The 2015 diamond drilling program recovered 3,691 meters of drill core from 35 holes (SOD006-SOD041) drilled to a vertical depth of 100 meters.

The Sona Hill mineralized system remains open along strike and down dip at depth. Sandspring is committed to developing the Sona Hill prospect into a resource, and is planning further exploration of Sona Hill and the other geochemical gold anomalies in the hydrothermal alteration halo in an effort to identify additional ounces.

Sandspring completed a 100-km2 regional geochemical survey across the Otomung River area, located 20 km northwest of the Toroparu deposit (Exhibit 3: Location Map; Exhibit 4: Otomung Geochemical and Geophysics Map). Through its Guyana subsidiary ETK, Inc., Sandspring controls 25,602 acres of property in the Otomung River area (Otomung Block). The Otomung area lies to the northwest of an interpreted large geologic flexure in the Puruni Shear Corridor, the geologic feature that hosts the Toroparu deposit and can be traced for more than 150 km within the Puruni volcano-sedimentary belt into producing goldfields in Venezuela. Sandspring extended its regional geochemical survey grid into the Otomung Block, which is adjacent to the current boundaries of the Toroparu property block, with the objective of identifying gold anomalous features that could indicate additional mineralized systems.

The Otomung geochemical survey collected 764 samples on a 1000 meter x 100 meter grid. Multi-element data indicate that gold anomalous values occur at the border of a geochemical feature interpreted as an elongated granitoid intrusion in the center of the survey area. This interpretation is consistent with indications from earlier exploration work in the area that suggested the presence of intrusives in the same zones and reflects a geological setting comparable to Toroparu.
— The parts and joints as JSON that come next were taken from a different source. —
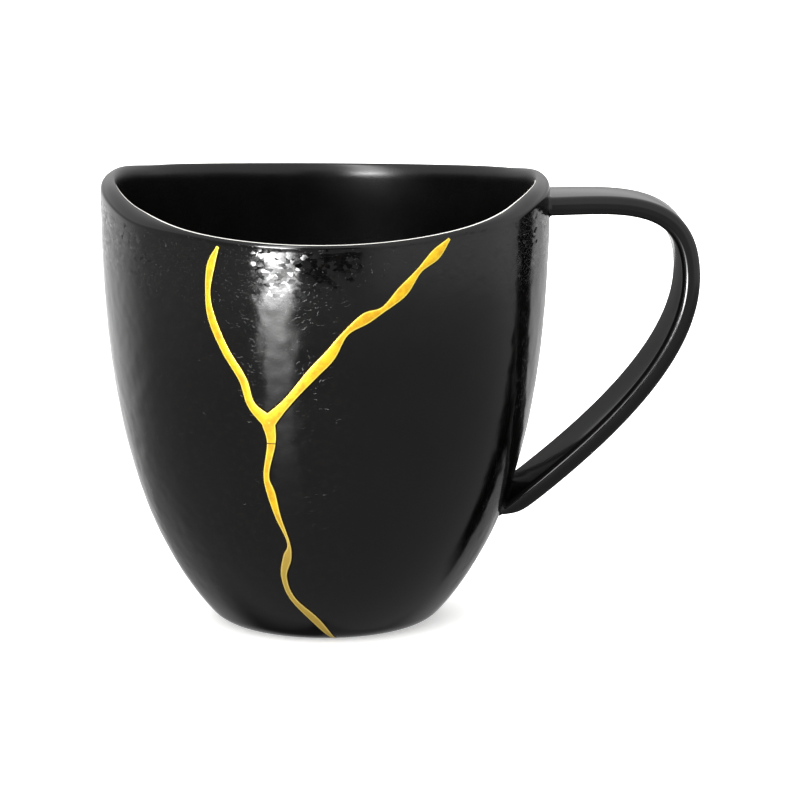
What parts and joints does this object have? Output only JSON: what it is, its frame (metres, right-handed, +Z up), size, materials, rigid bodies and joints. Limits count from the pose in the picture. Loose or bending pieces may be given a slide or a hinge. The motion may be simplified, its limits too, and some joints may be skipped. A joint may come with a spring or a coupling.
{
  "type": "porcelain coffee cup",
  "caption": "Round black-glazed porcelain coffee cup with a waved rim, a strap handle and a gold crack seam on the front.",
  "frame": {"origin": "under the middle of the whole cup, on the surface that it stands on", "axes": "+X from the body towards the handle, +Z up, -Y the side with the gold seam"},
  "size_m": [0.1066, 0.08, 0.0805],
  "materials": {
    "black_glaze": "black satin glaze over porcelain: finely pitted and leathery on the outside wall, smooth on lip, handle and inside",
    "gold_seam": "fired gold lustre on a thin raised seam"
  },
  "bodies": {
    "root": {"cup": "black_glaze"}
  },
  "joints": []
}
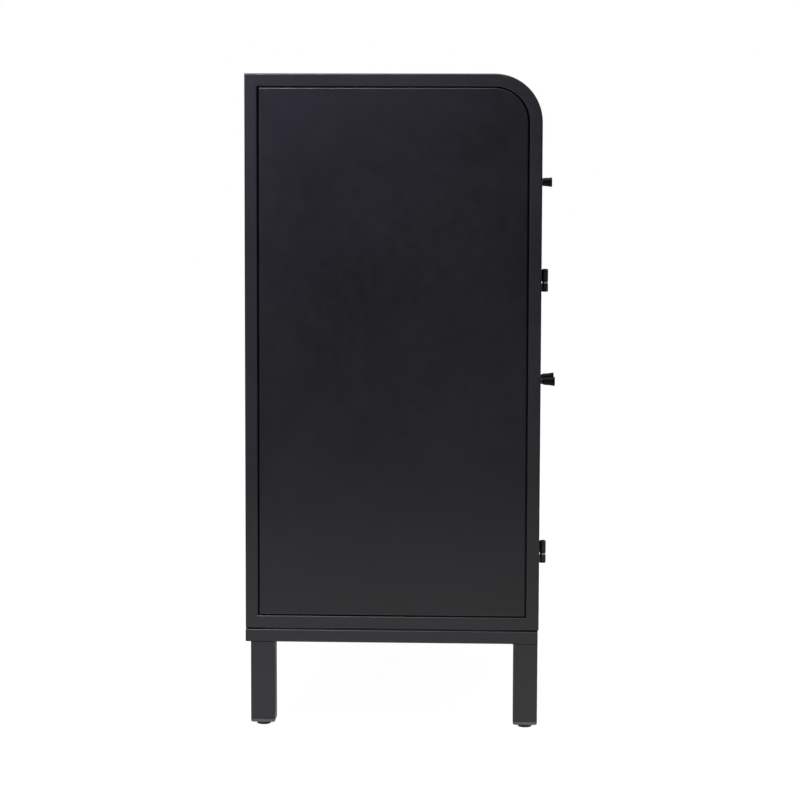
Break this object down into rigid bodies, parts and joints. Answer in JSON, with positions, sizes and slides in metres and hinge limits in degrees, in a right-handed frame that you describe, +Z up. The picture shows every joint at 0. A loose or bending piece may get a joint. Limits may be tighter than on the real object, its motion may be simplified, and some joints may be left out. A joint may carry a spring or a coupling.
{
  "type": "two-door cabinet with drawers",
  "caption": "Free-standing black steel cabinet on legs, with a bent-tube side frame, side-by-side drawers over a pair of hinged doors, and an adjustable shelf.",
  "frame": {"origin": "on the floor, under the middle of the whole outline, knobs included", "axes": "+X across the width towards the right-hand side seen from the front, -Y towards the front (doors and drawers), +Z up"},
  "size_m": [0.813, 0.4884, 1.016],
  "materials": {
    "black_frame": "satin powder coat with a fine texture, on tube",
    "black_sheet": "satin powder coat, smoother, on folded sheet",
    "knob_black": "satin black turned metal",
    "bright_steel": "turned, plain",
    "zinc_steel": "zinc plated",
    "grey_plastic": "moulded nylon, dark grey",
    "black_plastic": "moulded nylon"
  },
  "bodies": {
    "carcass": {"left_bent_rail": "black_frame", "right_bent_rail": "black_frame", "left_rear_post": "black_frame", "right_rear_post": "black_frame", "side_bottom_rails": "black_frame", "rear_rails": "black_frame", "front_rails": "black_frame", "drawer_divider": "black_frame", "drawer_partition": "black_sheet", "left_side_panel": "black_sheet", "right_side_panel": "black_sheet", "top_panel": "black_frame", "back_panel": "black_sheet", "floor_panel": "black_sheet", "mid_deck": "black_sheet", "top_brace": "black_sheet", "panel_ledges": "black_frame", "panel_screws": "zinc_steel", "shelf": "black_sheet", "shelf_standards": "zinc_steel", "shelf_pins": "bright_steel", "drawer_outer_runners": "zinc_steel", "base_side_rails": "black_frame", "base_cross_rails": "black_frame", "leg_front_left": "black_frame", "leg_front_right": "black_frame", "leg_rear_left": "black_frame", "leg_rear_right": "black_frame", "leg_end_caps": "grey_plastic", "levelling_feet": "black_plastic", "base_fixings": "zinc_steel", "fixed_hinge_knuckles": "black_frame", "hinge_pins": "bright_steel", "hinge_washers": "zinc_steel", "door_catches": "black_plastic"},
    "left_door": {"left_door_skin": "black_sheet", "left_door_liner": "black_sheet", "left_door_knuckles": "black_frame", "left_door_strike": "zinc_steel", "left_door_knob": "knob_black", "left_door_knob_spacer": "black_frame", "left_door_knob_screw": "zinc_steel"},
    "right_door": {"right_door_skin": "black_sheet", "right_door_liner": "black_sheet", "right_door_knuckles": "black_frame", "right_door_strike": "zinc_steel", "right_door_knob": "knob_black", "right_door_knob_spacer": "black_frame", "right_door_knob_screw": "zinc_steel"},
    "left_drawer": {"left_drawer_front": "black_sheet", "left_drawer_tray": "black_sheet", "left_drawer_slides": "zinc_steel", "left_drawer_knob": "knob_black", "left_drawer_knob_screw": "zinc_steel"},
    "right_drawer": {"right_drawer_front": "black_sheet", "right_drawer_tray": "black_sheet", "right_drawer_slides": "zinc_steel", "right_drawer_knob": "knob_black", "right_drawer_knob_screw": "zinc_steel"}
  },
  "joints": [
    {"name": "left_door_hinge", "type": "hinge", "parent": "carcass", "child": "left_door", "pos_m": [-0.3855, -0.21915, 0.7], "axis": [0, 0, -1], "range_deg": [0, 170]},
    {"name": "right_door_hinge", "type": "hinge", "parent": "carcass", "child": "right_door", "pos_m": [0.3855, -0.21915, 0.7], "axis": [0, 0, 1], "range_deg": [0, 170]},
    {"name": "left_drawer_slide", "type": "slide", "parent": "carcass", "child": "left_drawer", "axis": [0, -1, 0], "range_m": [0, 0.3]},
    {"name": "right_drawer_slide", "type": "slide", "parent": "carcass", "child": "right_drawer", "axis": [0, -1, 0], "range_m": [0, 0.3]}
  ]
}
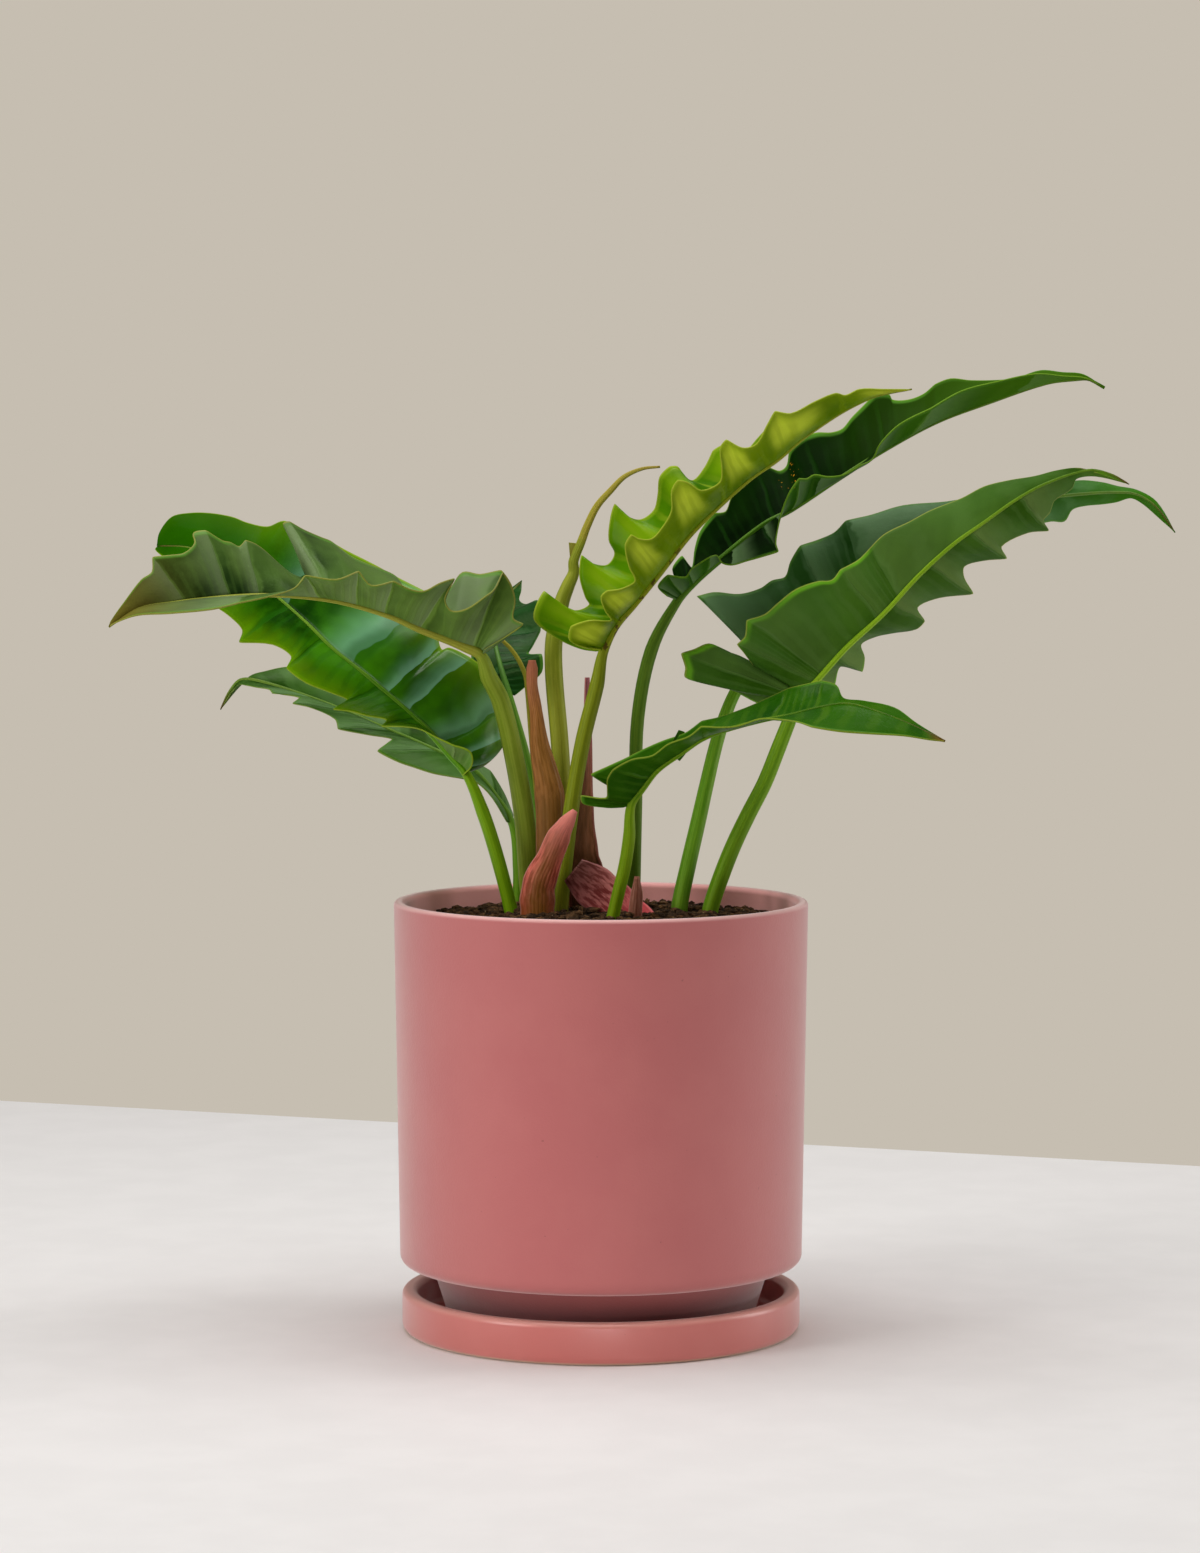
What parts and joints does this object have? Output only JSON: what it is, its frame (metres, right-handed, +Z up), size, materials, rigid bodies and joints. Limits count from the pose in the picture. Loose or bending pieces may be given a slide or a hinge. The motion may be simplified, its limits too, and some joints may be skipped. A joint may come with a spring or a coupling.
{
  "type": "potted houseplant",
  "caption": "Philodendron with long, arching, deeply toothed leaves, growing from soil in a round tapered ceramic pot that stands on its matching saucer.",
  "frame": {"origin": "centre of the saucer's flat underside", "axes": "+Z up, -Y towards the viewer of the picture, +X to the viewer's right"},
  "size_m": [0.5431, 0.2826, 0.4883],
  "materials": {
    "pot": "matte rose-pink coating",
    "saucer": "satin rose-pink glaze",
    "soil": "crumbly dark bark and peat mix",
    "leaf_green": "glossy waxy leaf",
    "leaf_olive": "satin leaf underside",
    "leaf_dark": "glossy waxy leaf",
    "leaf_lime": "glossy young leaf",
    "sheath_brown": "dry papery sheath",
    "sheath_pink": "ribbed satin sheath",
    "stalk_yellow": "satin stalk"
  },
  "bodies": {
    "root": {"leaf_left_arching": "leaf_olive", "leaf_left_glossy": "leaf_green", "leaf_left_low": "leaf_dark", "leaf_back_dark": "leaf_dark", "leaf_young_lime": "leaf_lime", "leaf_back_right": "leaf_dark", "leaf_right_broad": "leaf_green", "leaf_right_behind": "leaf_dark", "leaf_front_small": "leaf_green", "spear_rolled_leaf": "leaf_lime", "stalk_thin_yellow": "stalk_yellow", "sheath_front_red": "sheath_pink", "sheath_tall_brown": "sheath_brown", "sheath_slim_brown": "sheath_brown", "sheath_pink_ribbed": "sheath_pink", "sheath_small_pink": "sheath_pink", "soil": "soil", "pot": "pot", "saucer": "saucer"}
  },
  "joints": []
}
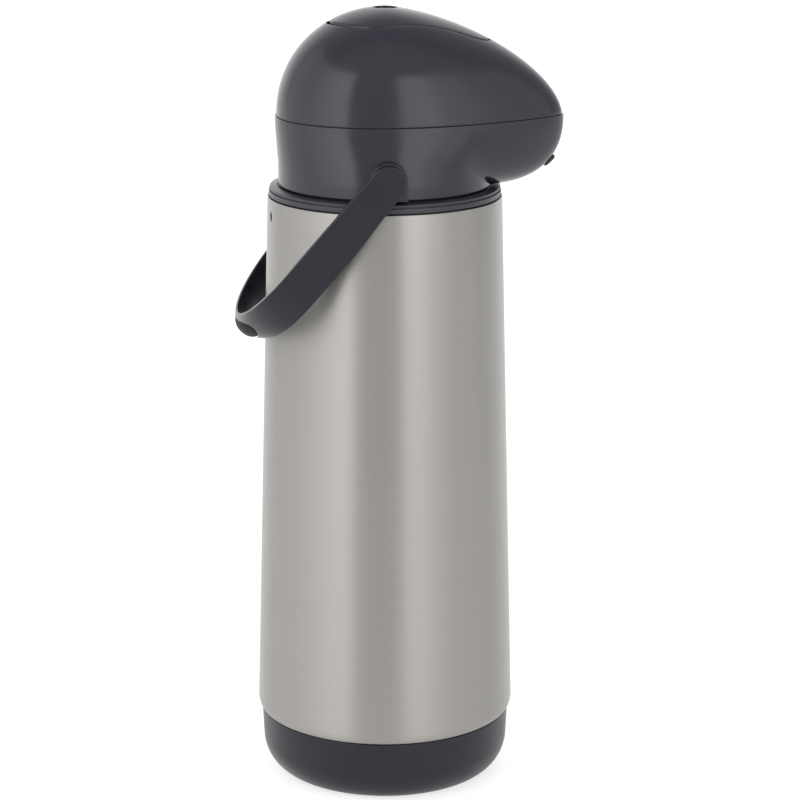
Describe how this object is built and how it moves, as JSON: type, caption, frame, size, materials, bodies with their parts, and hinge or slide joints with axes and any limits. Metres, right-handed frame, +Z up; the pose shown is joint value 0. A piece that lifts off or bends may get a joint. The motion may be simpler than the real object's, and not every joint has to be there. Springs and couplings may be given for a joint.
{
  "type": "airpot",
  "caption": "Thermal coffee airpot: tapered steel shell round a glass vacuum flask, press-pump head with beak spout, swinging bail handle and dark base cup.",
  "frame": {"origin": "centre of the base cup's flat underside, on the body's axis", "axes": "+Z up along the body, +X towards the spout, +Y across, along the handle pivots"},
  "size_m": [0.167, 0.134, 0.4008],
  "materials": {
    "head_gloss": "glossy",
    "satin_charcoal": "satin",
    "brushed_shell": "vertical-lit, brushed round the body",
    "flask_glass": "clear, silvered between the walls",
    "milky_plastic": "natural",
    "silicone": "matt, food grade",
    "black_rubber": "matt",
    "pin_steel": "bright"
  },
  "bodies": {
    "vessel": {"base_cup": "satin_charcoal", "bottom_ring": "satin_charcoal", "tail_cushion": "black_rubber", "steel_shell": "brushed_shell", "shoulder_collar": "satin_charcoal", "shell_pegs": "milky_plastic", "flask_outer": "flask_glass", "flask_inner": "flask_glass", "flask_neck": "flask_glass", "neck_sleeve": "silicone"},
    "seal": {"mouth_seal": "silicone"},
    "head": {"head_lower": "head_gloss", "head_upper": "head_gloss", "housing_screws": "pin_steel", "stopper": "milky_plastic", "dip_tube": "milky_plastic", "valve_housing": "milky_plastic", "outlet_tube": "silicone", "nozzle": "black_rubber", "bellows_seat": "milky_plastic", "bellows": "black_rubber", "return_spring": "pin_steel", "pad_hinge_pin": "pin_steel"},
    "pump": {"plunger": "milky_plastic", "air_valve": "black_rubber"},
    "pad": {"press_pad": "head_gloss", "pad_cap": "black_rubber"},
    "ball": {"check_ball": "pin_steel"},
    "bail": {"handle": "satin_charcoal"}
  },
  "joints": [
    {"name": "head_lift", "type": "slide", "parent": "vessel", "child": "seal", "axis": [0, 0, 1], "range_m": [0, 0.006]},
    {"name": "head_turn", "type": "hinge", "parent": "seal", "child": "head", "pos_m": [0, 0, 0.3], "axis": [0, 0, 1], "range_deg": [0, 540]},
    {"name": "pad_press", "type": "hinge", "parent": "head", "child": "pad", "pos_m": [0.0466, 0, 0.3805], "axis": [0, -1, 0], "range_deg": [0, 16], "stiffness_Nm_per_rad": 2, "springref_deg": -8.59},
    {"name": "plunger_slide", "type": "slide", "parent": "head", "child": "pump", "axis": [0, 0, -1], "range_m": [0, 0.0183], "deforming": ["bellows", "return_spring"]},
    {"name": "ball_lift", "type": "slide", "parent": "head", "child": "ball", "axis": [0, 0, 1], "range_m": [0, 0.004]},
    {"name": "handle_swing", "type": "hinge", "parent": "head", "child": "bail", "pos_m": [0, 0, 0.3227], "axis": [0, 1, 0], "range_deg": [0, 275]}
  ],
  "couplings": [
    {"joint": "head_lift", "follows": "head_turn", "m_per_rad": 0.00063662},
    {"joint": "plunger_slide", "follows": "pad_press", "m_per_rad": 0.0653}
  ]
}
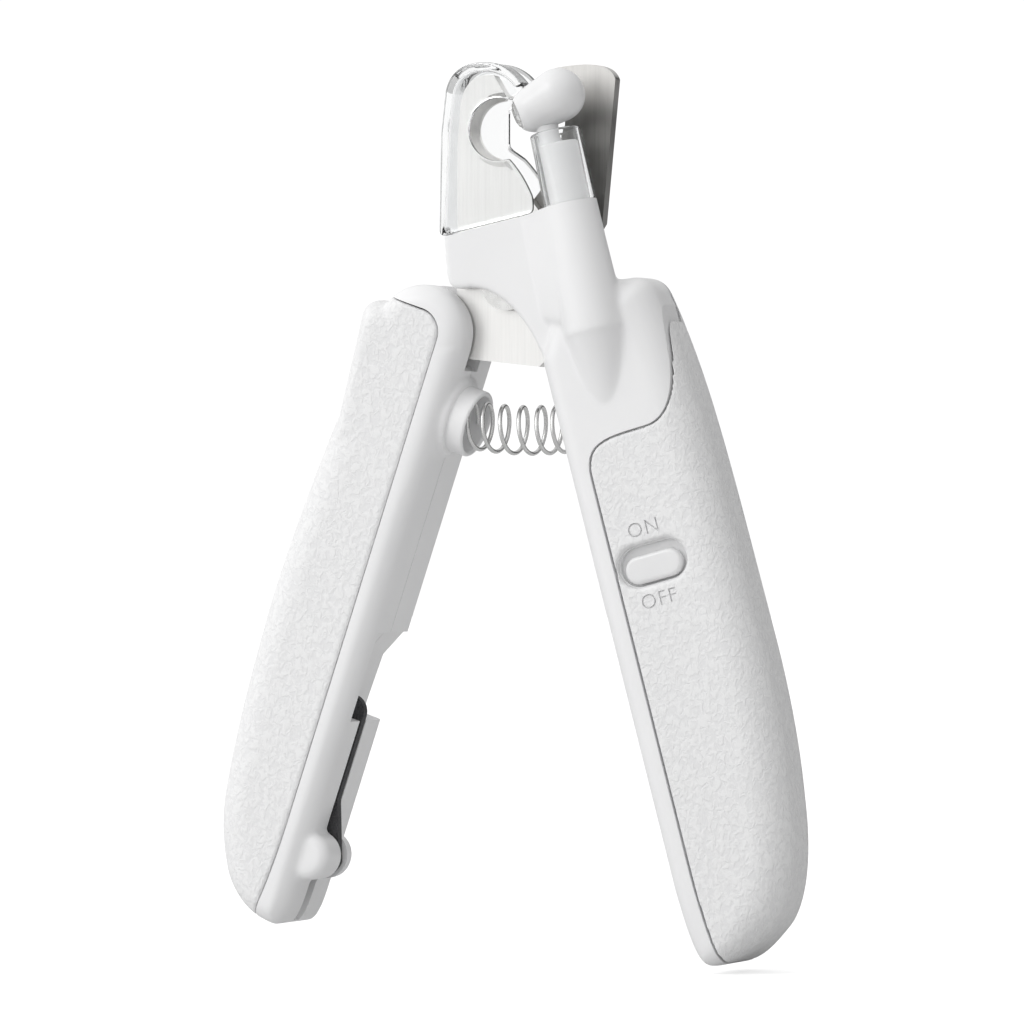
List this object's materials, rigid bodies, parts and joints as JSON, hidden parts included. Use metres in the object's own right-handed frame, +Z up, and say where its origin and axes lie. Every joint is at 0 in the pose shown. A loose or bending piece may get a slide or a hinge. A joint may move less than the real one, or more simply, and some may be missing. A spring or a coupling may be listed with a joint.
{
  "type": "pet nail clippers",
  "caption": "Plier-type pet nail clippers with a sprung pivot, notched blade under a clear nail catcher, aimed lamp with slide switch, and a fold-out nail file.",
  "frame": {"origin": "on the handles' pivot axis, in the flat back face of the lamp handle", "axes": "+Z up towards the blades with the handles hanging down, +X to the lamp handle's side, -Y the front that the switch and lamp are on"},
  "size_m": [0.1042, 0.0224, 0.1549],
  "materials": {
    "shell": "satin white moulded plastic",
    "grip": "fine leather grain, matt white",
    "blade_steel": "ground and brushed",
    "bright_steel": "plated hardware",
    "clear": "clear polycarbonate",
    "lamp_white": "smooth white",
    "lens": "frosted lens",
    "led": "clear amber-white epoxy",
    "file_steel": "dark abrasive",
    "spring_steel": "bright drawn wire",
    "board": "solder-masked laminate",
    "switch_case": "black moulding",
    "tray": "moulded plastic",
    "contact": "plated spring brass",
    "wire_red": "insulated wire"
  },
  "bodies": {
    "lamp_handle": {"lamp_handle_front_shell": "shell", "lamp_handle_back_shell": "shell", "lamp_grip_front": "grip", "lamp_grip_back": "grip", "fixed_blade": "blade_steel", "pivot_bolt": "bright_steel", "pivot_nut": "bright_steel", "pivot_washers": "bright_steel", "lamp_collar": "clear", "lamp_sleeve": "lamp_white", "lamp_neck": "lamp_white", "lamp_head": "lamp_white", "lamp_led": "led", "lamp_lens": "lens", "lamp_wires": "wire_red", "circuit_board": "board", "switch_body": "switch_case", "battery_tray": "tray", "button_cells": "bright_steel", "battery_contacts": "contact", "battery_door": "shell", "battery_door_screw": "bright_steel", "lamp_handle_screws": "bright_steel", "spring_seat": "shell", "handle_spring": "spring_steel"},
    "switch": {"switch_button": "shell"},
    "catcher": {"nail_catcher": "clear"},
    "file_handle": {"file_handle_front_shell": "shell", "file_handle_back_shell": "shell", "file_grip_front": "grip", "file_grip_back": "grip", "moving_blade": "blade_steel", "file_handle_screws": "bright_steel", "spring_cup": "shell", "file_pin": "bright_steel"},
    "file": {"nail_file": "file_steel"}
  },
  "joints": [
    {"name": "handle_pivot", "type": "hinge", "parent": "lamp_handle", "child": "file_handle", "pos_m": [0, -0.009, 0], "axis": [0, -1, 0], "range_deg": [0, 25], "stiffness_Nm_per_rad": 0.35, "springref_deg": -20.05, "deforming": ["handle_spring"]},
    {"name": "switch_slide", "type": "slide", "parent": "lamp_handle", "child": "switch", "axis": [-0.2588, 0, 0.9659], "range_m": [0, 0.0012]},
    {"name": "catcher_slide", "type": "slide", "parent": "lamp_handle", "child": "catcher", "axis": [0, 0, 1], "range_m": [0, 0.012]},
    {"name": "file_hinge", "type": "hinge", "parent": "file_handle", "child": "file", "pos_m": [-0.0364, -0.0086, -0.09875], "axis": [0, 1, 0], "range_deg": [0, 180]}
  ]
}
Sandspring plans to follow up these results with an extension of the survey grid further to the northwest to explore for other intrusive structures, and will infill survey lines and sampling in the zones of interest in order to develop new drill targets.

Rich Munson, CEO said, "I am pleased with the results of the Sona Hill drilling campaign, which confirm the existence of a gold mineralization system underneath the geochemical anomaly and further demonstrate the potential to find and develop satellite deposits in the vicinity of the main Toroparu Deposit. The geochemical survey was also very promising, indicating the potential to discover other deposits along the Puruni Volcano-sedimentary Belt as it extends to the west from Toroparu."